The left graph compares clustering-based methods with contrastive instance methods.

The experimental results show:

Without multiple crops: SwAV and DeepCluster-v2 achieve about 2% higher Top-1 accuracy compared to SimCLR.
With multiple crops: Both show a more significant improvement over SimCLR, with a 3.5% increase.

This indicates that using clustering strategies (especially the improved version) has great potential in learning visual features, and its performance is better than relying solely on instance-based contrastive methods.

From the results, SwAV and DeepCluster-v2 have very similar performances, but the key difference lies in the training modes:

DeepCluster-v2 requires multiple passes over the entire dataset to update cluster centers and assignment results, so it is not suitable for online training.

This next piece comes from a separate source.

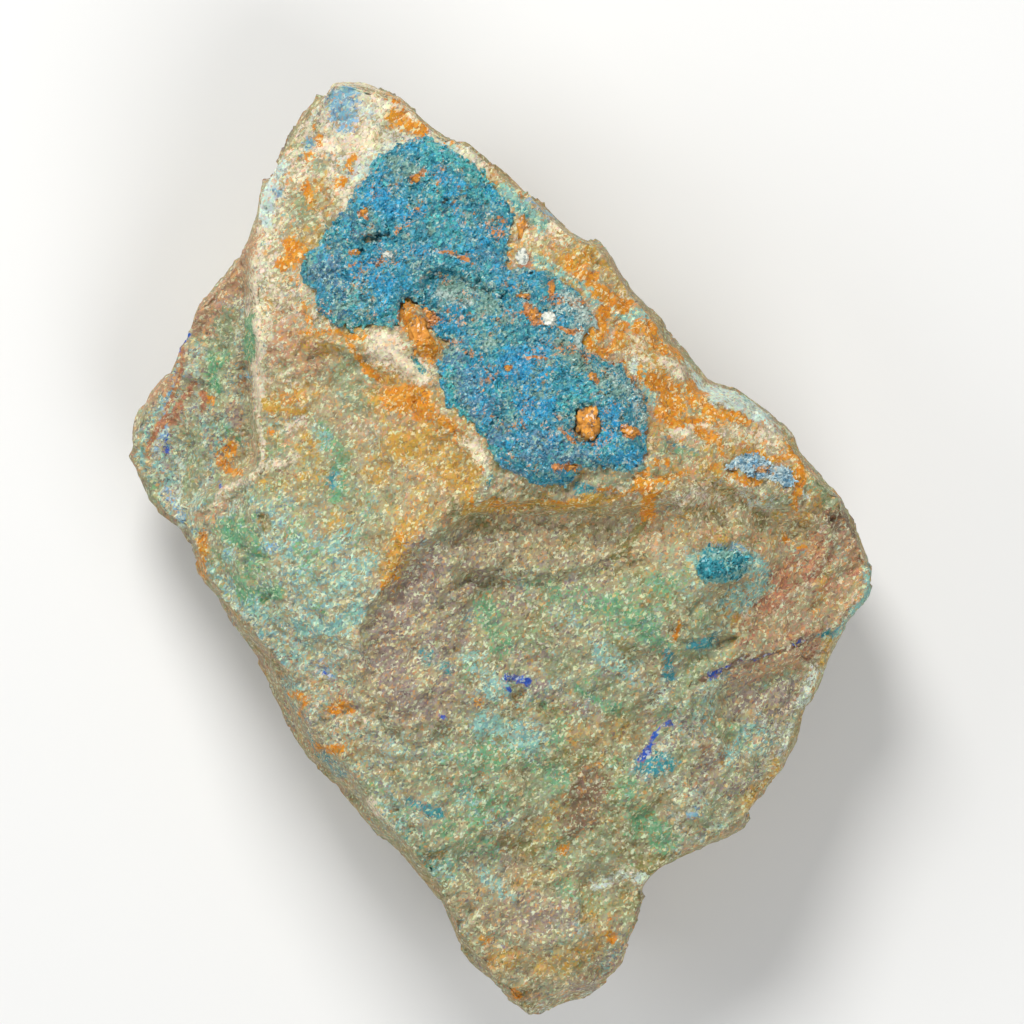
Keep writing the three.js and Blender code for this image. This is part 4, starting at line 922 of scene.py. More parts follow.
def use_group(tree, group, feeds):
    """Places a group in a material and returns the node."""
    node = tree.nodes.new("ShaderNodeGroup")
    node.node_tree = group
    for key, value in feeds.items():
        if isinstance(value, bpy.types.NodeSocket):
            tree.links.new(value, node.inputs[key])
        else:
            node.inputs[key].default_value = value
    return node


# %% [markdown]
# ### The grain group
# Fine-grained rock and crystal crusts are both made of grains that differ a little from each other. The group
# puts out three random colours: one that changes over a few millimetres, one over about one, and one that is
# different in each grain. It is stretched along the rock's grain, as the real one is.

# %% Grain group
grain_group, grain_in, grain_out = new_group(
    "mineral_grain",
    [("Grain Size", "Float", 0.45), ("Patch Size", "Float", 3.2), ("Stretch", "Float", 1.6)],
    [("Patches", "Color", None), ("Clusters", "Color", None), ("Grains", "Color", None)],
)
place_in = wire(grain_group, "TexCoord", out=3)
stretch_in = wire(grain_group, "CombineXYZ", {0: grain_in[2], 1: 1.0, 2: 1.0})
turned_in = wire(
    grain_group, "Mapping", {"Vector": place_in, "Rotation": (0, 0, GRAIN_DIRECTION), "Scale": stretch_in},
    vector_type="TEXTURE",
)
per_metre = maths(grain_group, "DIVIDE", 1 / MM, grain_in[0])
per_patch = maths(grain_group, "DIVIDE", 1 / MM, grain_in[1])
patch_noise = {"Vector": turned_in, "Scale": per_patch, "Detail": 3.0, "Roughness": 0.6}
cluster_noise = {
    "Vector": turned_in, "Scale": maths(grain_group, "MULTIPLY", per_metre, 0.42), "Detail": 3.0, "Roughness": 0.7,
}
warp_noise = wire(grain_group, "TexNoise", {"Vector": turned_in, "Scale": per_metre, "Detail": 1.0}, 1)
warp = wire(grain_group, "VectorMath", {0: warp_noise, 1: (0.5, 0.5, 0.5)}, operation="SUBTRACT")
warp_reach = wire(grain_group, "VectorMath", {0: warp, "Scale": 0.5 * MM}, operation="SCALE")
warped_in = wire(grain_group, "VectorMath", {0: turned_in, 1: warp_reach}, operation="ADD")
grain_group.links.new(wire(grain_group, "TexNoise", patch_noise, 1), grain_out[0])
grain_group.links.new(wire(grain_group, "TexNoise", cluster_noise, 1), grain_out[1])
grain_group.links.new(wire(grain_group, "TexVoronoi", {"Vector": warped_in, "Scale": per_metre}, 1), grain_out[2])

# %% [markdown]
# ### The mineral layer group
# A mineral lies over the ground where its field plus the random values passes a half. A field of 1 covers all, a
# field of a half leaves a speckle. Its own tone goes from deep to pale from grain to grain.

# %% Mineral layer group
layer_group, layer_in, layer_out = new_group(
    "mineral_layer",
    [
        ("Ground", "Color", None), ("Pale", "Color", None), ("Deep", "Color", None), ("Field", "Float", 0.0),
        ("Patches", "Float", 0.5), ("Clusters", "Float", 0.5), ("Grains", "Float", 0.5), ("Tone", "Float", 0.5),
        ("Spread", "Float", 0.9), ("Softness", "Float", 0.2),
    ],
    [("Color", "Color", None), ("Mask", "Float", None)],
)
patch_part = maths(layer_group, "MULTIPLY_ADD", layer_in["Patches"], 1.3, -0.65)
cluster_part = maths(layer_group, "MULTIPLY_ADD", layer_in["Clusters"], 1.6, -0.8)
grain_part = maths(layer_group, "MULTIPLY_ADD", layer_in["Grains"], 0.6, -0.3)
jitter = maths(layer_group, "ADD", maths(layer_group, "ADD", patch_part, cluster_part), grain_part)
level = maths(layer_group, "MULTIPLY_ADD", jitter, layer_in["Spread"], layer_in["Field"])
above = maths(layer_group, "SUBTRACT", level, maths(layer_group, "SUBTRACT", 0.5, layer_in["Softness"]))
reach = maths(layer_group, "MULTIPLY", layer_in["Softness"], 2.0)
mask = eased(layer_group, maths(layer_group, "DIVIDE", above, reach), 0.0, 1.0)
present = maths(layer_group, "MINIMUM", maths(layer_group, "MULTIPLY", layer_in["Field"], 8.0), 1.0)
mask = maths(layer_group, "MULTIPLY", mask, present)
tone = mixed(layer_group, layer_in["Tone"], layer_in["Deep"], layer_in["Pale"])
layer_group.links.new(mixed(layer_group, mask, layer_in["Ground"], tone), layer_out["Color"])
layer_group.links.new(mask, layer_out["Mask"])


# %% Layers in a material
def grain_values(tree, grain_size, patch_size, stretch):
    """The grain group's colours as nine single values, three of each kind."""
    node = use_group(
        tree, grain_group, {"Grain Size": grain_size, "Patch Size": patch_size, "Stretch": stretch}
    )
    values = {}
    for kind in ("Patches", "Clusters", "Grains"):
        split = tree.nodes.new("ShaderNodeSeparateColor")
        tree.links.new(node.outputs[kind], split.inputs[0])
        values[kind] = list(split.outputs)
    values["Grain Colour"] = node.outputs["Grains"]
    return values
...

On large-scale datasets, it usually can only perform a single pass, and DeepCluster-v2 cannot function well under such conditions.
SwAV, on the other hand, employs a direct swapping assignment strategy at the batch level, meaning it can update online and achieve ideal results even with a single pass through the data.

From another perspective, DeepCluster-v2 can be viewed as a special case of SwAV's swapping mechanism: in DeepCluster-v2, swapping happens between different training epochs, using the previous epoch's assignment results to predict the assignment for a current augmented view; whereas SwAV performs the swapping within the same batch, making it more suited for online training environments.

Conclusion

SwAV uses a learnable cluster center, no longer directly comparing image features. Instead, it maps the features to the cluster centers they represent and then swaps information between different views.

This process acts as a kind of intermediary language, helping the model maintain consistency in unsupervised learning and capture the internal structure and relationships of images. Ultimately, this design not only allows the model to achieve performance on feature learning that is close to or even better than supervised learning, but it also showcases the potential of this approach in the field of unsupervised learning.